The record was recorded at the same time as the singles and on it appear examples of what they did live such as Interstellar Overdrive, where you can see how influential his guitar style was, putting creativity and originality ahead of technical ability. His head seemed to be going faster than his fingers. The guitar he used to record almost all the record’s songs was the ‘62 Fender Esquire, decorated with metallic circles which reflected the psychedelic lights that filled their performances. The same one that appears in the resplendent pop flares that abound on the album, diamonds that shine with a mix of childish melodies and surrealistic lyrics, psychedelic madness from a mind on the edge of collapse. Material as incredible as Astronomy Domine, Lucifer Sam, Matilda Mother, Flaming and The Scarecrow, where over the instrumental beginning, which seems to come from a minstrel, he starts on his ‘62 Esquire to accompany his voice in a waltz rhythm until the magnificent instrumental coda where you can hear his Harmony Sovereign H1260 acoustic (all in less than 2 minutes).
The last session was on May 21, resulting in the aforementioned See Emily Play and Bike, which closes the album. That was the day David Gilmour popped into the studio to say hello to Syd, but despite being the one who invited him, he didn’t recognise him. The man who replaced him said that this was the moment he noticed that he wasn’t the same bloke. Band members, managers, and the label kept asking this special Adonis for new hit singles, but Barrett’s behavior was more and more erratic.
This was no surprise as, at the time, Barrett’s LSD consumption shot up alarmingly. Being the messiah of acid has its consequences and his flat at 101 Cromwell Road was full of lunatics and groupies who threw LSD at everything. Barrett lived basically on acid and everyone in the band knew that going to Syd’s house meant it was best not to have a coffee or tea, or even a glass of water, because everything was conveniently laced with acid. His behavior got worse and he would show up at gigs paralysed, with his Esquire hanging off his shoulder, without being able to play anything.

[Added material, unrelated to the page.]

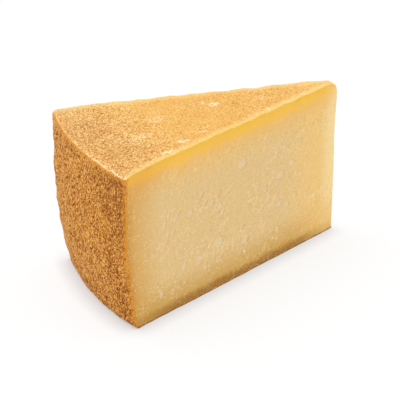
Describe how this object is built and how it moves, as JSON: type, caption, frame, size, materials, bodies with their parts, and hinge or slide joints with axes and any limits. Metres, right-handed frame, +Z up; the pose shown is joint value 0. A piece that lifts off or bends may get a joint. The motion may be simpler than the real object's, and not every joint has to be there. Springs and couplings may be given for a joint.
{
  "type": "wedge of aged asiago cheese",
  "caption": "Wedge of hard aged cheese cut from a round wheel, with a rough golden rind, standing on its flat underside.",
  "frame": {"origin": "on the resting surface, under the middle of the wedge's bounding box", "axes": "+X from the round rind heel to the tip, +Y across the wedge, +Z up through the wheel's height"},
  "size_m": [0.1724, 0.0929, 0.1027],
  "materials": {
    "cheese": "satin, pale golden paste with a darker grainy rind"
  },
  "bodies": {
    "root": {"cheese_wedge": "cheese"}
  },
  "joints": []
}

It all came down on their U.S. tour in October, Barrett was completely out of it, and often would take the stage without his guitar, when he did bring it with him, it didn’t get much better since he was happy detuning it before a stunned crowd. His most infamous episode was when he appeared on the famous Pat Boone TV show where they were going to use ‘playback’ on See Emily Play. During the rehearsals everything seemed fine but when they started to shoot Syd didn’t move his lips to everyone’s consternation. In the end they had to cancel the tour and return to London. On November 18, their 3rd single was released, Apples and Oranges, another Barrett song, but this time it flopped on the charts. The song was recorded in October, a month in which they also cut 2 more Barrett songs where it seems clear that he was addressing his mental problems, Vegetable Man and Jugband Blues. In addition, Syd would record his signature slide on Remember a Day. They would be his last sessions with the band and would appear on their 2nd album A Saucerful Of Secrets.

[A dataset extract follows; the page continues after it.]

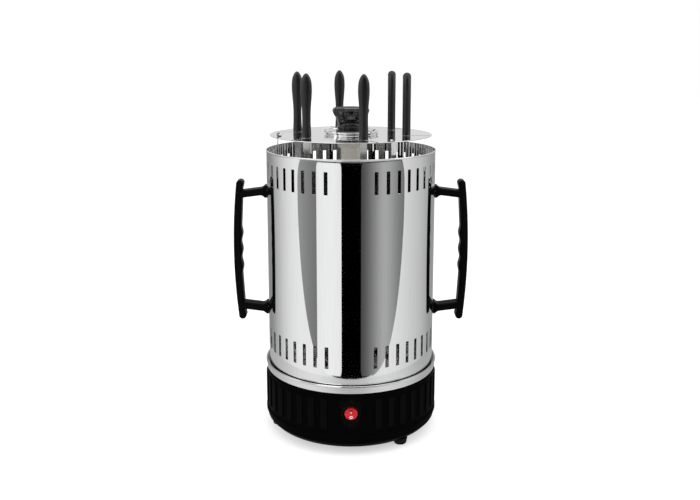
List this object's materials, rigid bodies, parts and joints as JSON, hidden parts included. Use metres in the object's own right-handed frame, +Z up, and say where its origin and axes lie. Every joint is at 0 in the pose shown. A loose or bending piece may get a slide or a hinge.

In December 1967 it seemed clear that Syd was not in good health and the solution they sought was to invite one of his best friends into the band, David Gilmour to cover for him in gigs. The Pink Floyd members hoped to find a solution in him similar to what Brian Wilson took with the Beach Boys, Barrett wouldn’t go on tour, but would stay at home composing and preparing material for their records, when he got better the band would be formed by the five of them. And it was important that Gilmour was Barrett’s friend so that he wouldn’t feel threatened...but it did not work, after just a few shows, in January 1968, with the 5 members, someone in the car asked, “Shall we pick up Syd?”, and someone answered “Why bother”. Syd Barrett was fired from the band near the end of the month.
Normally this is where the official story ends, Barrett descends into madness and ends up forgotten and apart from it all until he died on July 7, 2006. However, the diamond still offered some rays of hope. After a year adrift, in 1969, he decided to get back to the studio to record. The band’s manager, Pete Jenner, stayed with him and left the rest of the band. He was the creative force and main composer of the band after all. Between ‘69 and the beginning of ‘70 Barrett would record, in the most adverse conditions, two remarkable records that would house some of the best songs of his career. First The Madcap Laughs and then Barrett. On these recordings his old mates help him out, Roger Waters on the first one, and Rick Wright on the second, as well as his friend and replacement David Gilmour, who besides producing would play the bass, and managed to get the best out of what was left of Barrett. It wasn’t easy, there were moments when Syd was incapable of playing a single chord on his Fender Telecaster Custom, but at times the old magic came back and the diamond shone like it used to in the good old days. Songs like Terrapin, Octopus, Golden Hair, Here I Go, Baby Lemonade, Gigolo Aunt and Dominoes had nothing to envy on any piece from Piper, although they are covered by a much more melancholic mantle. And then there’s Dark Globe, probably the most moving song ever written about the descent into madness. A song which shows that Syd was able to see clearly what was going on, “I tattooed my brain all the way/Won’t you miss me?/Won’t you miss me at all?”.
Surely that is the song that crossed the minds of the rest of Pink Floyd when a fat, bald, shaved eyebrows Barrett with his mind somewhere else, came to visit them just when they were recording the song they dedicated to him, Shine On You Crazy Diamond; one of those occasions when even the most sceptical would talk of something like destiny. They were the biggest band of the planet then, the four knew that none of them would be there if the man with black holes as eyes hadn’t put them there. They didn’t recognise him at first but after listening for a while Syd said “Right, when do I play my guitar on the song?”, they all knew it was him. They wouldn’t see him again but his ghost never left them, nor would anyone who heard his stories of gnomes and scarecrows, with his British diction, the sounds of his guitar, and his unforgettable melodies. Of course we miss you, you crazy genius.